The diagonal entry in column k of L is known to be all 1s, of course. Sequencing the finding of g, u', and l as shown above defines an algorithm which recursively works on the trailing subblock. The resulting algorithm is


LU Factorization: Matrix-Vector Product Form


for k = 1:n-1
   A(k:n,k) = A(k:n,k) - A(k:n,1:k-1)*A(1:k-1,k)
   A(k,k+1:n) = A(k,k+1:n) - A(k,1:k-1)*A(1:k-1,k+1:n)
   A(k+1:n,k) = A(k+1:n,k)/A(k,k)
end for

In order the computational kernels in the k-loop are matrix-vector product, vector-matrix product, and vector scaling. So the rank-1 update has been replaced by matrix-vector products, which have half the memory reference to flop ratio of a rank-1 update. This is a big win on a cache-based machine. Minor point performance-wise, but big in terms of correctness: there is a final update of A(n,n) which has been left off above. Figure out what it is and correct the algorithm.

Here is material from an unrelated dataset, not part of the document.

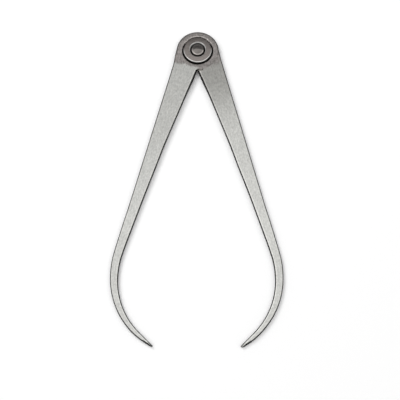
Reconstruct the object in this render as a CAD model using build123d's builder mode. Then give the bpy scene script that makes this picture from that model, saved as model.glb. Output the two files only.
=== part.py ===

In pictures the LU matrix-vector product form procedure is:


LU; Mat-vec

Three more notes:

  1. The algorithms above (rank-1 and matrix-vector product formulations) can be applied to an m × n rectangular matrix. If m > n, then L is unit lower trapezoidal and U is upper triangular. If m < n, then U is upper trapezoidal, and L is unit lower triangular.

  2. In some literature, the different versions are labeled by the order of the loops, e.g., the kij version, the jki version, etc. That requires knowing which index variable is used for which loop in the "original" version, making it harder to remember. Naming the versions based on their underlying computational kernels seems more descriptive and mnemonic, and makes shifting them to use the BLAS easier.

  3. This page has taken LU factorization from a daxpy() version (r = 3/2), to a dger() version (r = 1) to a dgemv() version (r = 1/2). The load/store analysis at the start shows a version exists with r = 0; that will be found after first dealing with the other parts of solving a linear system, permutations and triangular solves.